» Exercise details
Beneath this instruction is a block of data; output from it exactly the lines that run from the one containing "if empty is" through the one containing "depsgraph = bpy.context.evaluated_depsgraph_get()", inclusive.

» Raw data
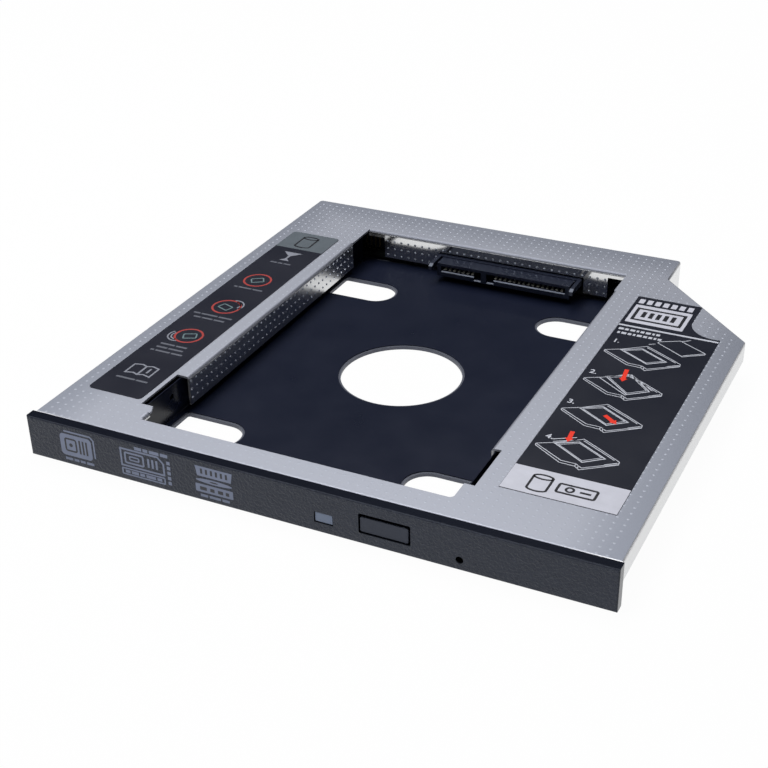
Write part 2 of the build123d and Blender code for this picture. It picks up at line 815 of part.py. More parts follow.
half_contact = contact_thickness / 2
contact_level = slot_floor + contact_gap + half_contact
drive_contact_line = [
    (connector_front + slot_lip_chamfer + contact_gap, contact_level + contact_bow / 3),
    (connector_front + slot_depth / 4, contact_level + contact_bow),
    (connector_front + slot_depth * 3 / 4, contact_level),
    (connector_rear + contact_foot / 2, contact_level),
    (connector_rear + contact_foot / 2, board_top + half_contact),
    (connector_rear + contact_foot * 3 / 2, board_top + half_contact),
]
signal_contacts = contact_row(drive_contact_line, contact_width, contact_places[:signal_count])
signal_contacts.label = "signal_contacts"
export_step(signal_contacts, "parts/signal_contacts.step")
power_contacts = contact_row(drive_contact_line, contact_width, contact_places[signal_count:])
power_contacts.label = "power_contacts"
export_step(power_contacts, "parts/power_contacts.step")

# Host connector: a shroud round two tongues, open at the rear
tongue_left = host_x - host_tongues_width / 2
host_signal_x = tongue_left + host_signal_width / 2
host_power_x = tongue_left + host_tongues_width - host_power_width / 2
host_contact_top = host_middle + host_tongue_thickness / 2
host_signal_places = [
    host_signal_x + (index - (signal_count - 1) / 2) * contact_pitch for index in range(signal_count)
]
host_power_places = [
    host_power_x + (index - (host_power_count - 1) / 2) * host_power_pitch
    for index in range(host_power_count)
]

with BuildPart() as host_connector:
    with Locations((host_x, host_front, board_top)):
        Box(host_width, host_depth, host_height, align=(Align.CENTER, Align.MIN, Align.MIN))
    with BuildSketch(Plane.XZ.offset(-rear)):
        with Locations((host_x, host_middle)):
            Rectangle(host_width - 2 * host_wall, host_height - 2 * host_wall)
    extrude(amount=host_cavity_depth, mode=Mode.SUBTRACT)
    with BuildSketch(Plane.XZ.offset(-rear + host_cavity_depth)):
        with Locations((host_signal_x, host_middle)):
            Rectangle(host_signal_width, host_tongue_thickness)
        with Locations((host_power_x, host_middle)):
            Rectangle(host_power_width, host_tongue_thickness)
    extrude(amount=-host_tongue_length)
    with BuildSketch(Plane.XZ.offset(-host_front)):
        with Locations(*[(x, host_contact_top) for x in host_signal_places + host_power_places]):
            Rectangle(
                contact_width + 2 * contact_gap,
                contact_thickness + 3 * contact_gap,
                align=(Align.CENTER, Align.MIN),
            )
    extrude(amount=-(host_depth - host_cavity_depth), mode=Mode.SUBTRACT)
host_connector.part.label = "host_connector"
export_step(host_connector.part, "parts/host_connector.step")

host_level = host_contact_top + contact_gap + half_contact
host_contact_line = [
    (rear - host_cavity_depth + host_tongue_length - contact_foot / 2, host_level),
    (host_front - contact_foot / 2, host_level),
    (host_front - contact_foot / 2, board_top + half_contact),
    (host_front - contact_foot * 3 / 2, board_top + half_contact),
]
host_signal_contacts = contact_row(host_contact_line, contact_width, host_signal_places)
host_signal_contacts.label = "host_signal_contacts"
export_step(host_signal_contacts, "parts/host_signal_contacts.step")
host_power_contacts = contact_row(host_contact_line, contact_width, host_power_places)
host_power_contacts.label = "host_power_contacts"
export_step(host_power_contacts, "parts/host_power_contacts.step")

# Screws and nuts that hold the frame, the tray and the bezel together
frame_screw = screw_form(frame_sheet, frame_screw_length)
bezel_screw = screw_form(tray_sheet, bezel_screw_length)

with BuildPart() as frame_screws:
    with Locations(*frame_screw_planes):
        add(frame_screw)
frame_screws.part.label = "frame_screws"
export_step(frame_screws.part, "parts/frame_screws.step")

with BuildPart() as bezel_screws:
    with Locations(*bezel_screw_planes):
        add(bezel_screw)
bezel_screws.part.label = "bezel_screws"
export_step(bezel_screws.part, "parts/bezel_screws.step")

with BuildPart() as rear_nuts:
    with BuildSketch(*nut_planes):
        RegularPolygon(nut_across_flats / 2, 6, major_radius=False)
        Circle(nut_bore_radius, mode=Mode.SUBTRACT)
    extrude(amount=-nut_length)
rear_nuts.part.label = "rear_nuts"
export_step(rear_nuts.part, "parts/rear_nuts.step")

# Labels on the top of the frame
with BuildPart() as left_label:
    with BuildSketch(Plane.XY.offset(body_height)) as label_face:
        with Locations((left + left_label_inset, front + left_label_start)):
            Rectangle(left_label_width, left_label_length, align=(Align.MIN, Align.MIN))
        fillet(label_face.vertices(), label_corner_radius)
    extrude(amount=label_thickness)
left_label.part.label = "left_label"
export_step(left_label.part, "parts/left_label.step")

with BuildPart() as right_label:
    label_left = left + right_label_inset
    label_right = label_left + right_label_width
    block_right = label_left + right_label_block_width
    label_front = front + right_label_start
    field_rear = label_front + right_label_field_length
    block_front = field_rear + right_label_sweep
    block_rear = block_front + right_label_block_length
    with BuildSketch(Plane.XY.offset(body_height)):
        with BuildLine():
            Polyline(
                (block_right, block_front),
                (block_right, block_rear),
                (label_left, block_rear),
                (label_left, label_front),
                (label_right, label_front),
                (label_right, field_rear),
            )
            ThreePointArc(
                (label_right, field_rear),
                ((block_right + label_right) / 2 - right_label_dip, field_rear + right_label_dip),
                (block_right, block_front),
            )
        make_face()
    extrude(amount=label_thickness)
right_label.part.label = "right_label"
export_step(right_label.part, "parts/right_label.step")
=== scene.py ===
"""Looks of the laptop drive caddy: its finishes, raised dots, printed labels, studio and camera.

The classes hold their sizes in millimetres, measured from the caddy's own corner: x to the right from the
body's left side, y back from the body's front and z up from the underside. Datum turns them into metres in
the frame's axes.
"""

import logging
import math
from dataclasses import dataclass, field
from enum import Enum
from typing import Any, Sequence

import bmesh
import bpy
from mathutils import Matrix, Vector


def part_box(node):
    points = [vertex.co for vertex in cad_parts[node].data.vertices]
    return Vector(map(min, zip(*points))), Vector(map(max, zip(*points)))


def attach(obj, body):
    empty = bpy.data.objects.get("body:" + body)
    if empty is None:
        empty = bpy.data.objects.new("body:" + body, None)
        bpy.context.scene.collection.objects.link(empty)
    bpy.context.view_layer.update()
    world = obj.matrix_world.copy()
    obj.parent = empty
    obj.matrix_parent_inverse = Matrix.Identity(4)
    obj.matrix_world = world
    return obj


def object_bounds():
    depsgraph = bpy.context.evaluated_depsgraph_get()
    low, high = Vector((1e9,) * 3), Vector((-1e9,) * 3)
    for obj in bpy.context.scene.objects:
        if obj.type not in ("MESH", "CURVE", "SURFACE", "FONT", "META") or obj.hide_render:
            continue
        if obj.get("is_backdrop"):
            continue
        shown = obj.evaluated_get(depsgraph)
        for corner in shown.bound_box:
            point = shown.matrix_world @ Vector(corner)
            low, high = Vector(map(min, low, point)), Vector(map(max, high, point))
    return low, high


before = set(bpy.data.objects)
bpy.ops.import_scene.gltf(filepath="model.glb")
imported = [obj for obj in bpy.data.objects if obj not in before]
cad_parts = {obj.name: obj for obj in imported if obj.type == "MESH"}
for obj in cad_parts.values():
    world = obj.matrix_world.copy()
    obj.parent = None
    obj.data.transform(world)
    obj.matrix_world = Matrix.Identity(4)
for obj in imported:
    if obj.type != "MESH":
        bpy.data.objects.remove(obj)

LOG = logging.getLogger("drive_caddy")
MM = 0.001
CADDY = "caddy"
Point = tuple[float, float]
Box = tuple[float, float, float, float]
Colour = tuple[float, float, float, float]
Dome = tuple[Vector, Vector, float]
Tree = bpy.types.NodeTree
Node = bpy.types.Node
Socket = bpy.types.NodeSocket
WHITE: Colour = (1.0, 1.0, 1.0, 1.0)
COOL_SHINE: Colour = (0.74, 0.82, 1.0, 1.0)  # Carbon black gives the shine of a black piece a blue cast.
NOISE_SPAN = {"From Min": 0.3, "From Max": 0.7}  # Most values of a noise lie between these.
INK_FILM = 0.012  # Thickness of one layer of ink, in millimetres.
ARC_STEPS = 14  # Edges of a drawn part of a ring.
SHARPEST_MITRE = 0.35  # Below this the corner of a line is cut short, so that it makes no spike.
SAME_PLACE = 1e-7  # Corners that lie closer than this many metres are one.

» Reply
    if empty is None:
        empty = bpy.data.objects.new("body:" + body, None)
        bpy.context.scene.collection.objects.link(empty)
    bpy.context.view_layer.update()
    world = obj.matrix_world.copy()
    obj.parent = empty
    obj.matrix_parent_inverse = Matrix.Identity(4)
    obj.matrix_world = world
    return obj


def object_bounds():
    depsgraph = bpy.context.evaluated_depsgraph_get()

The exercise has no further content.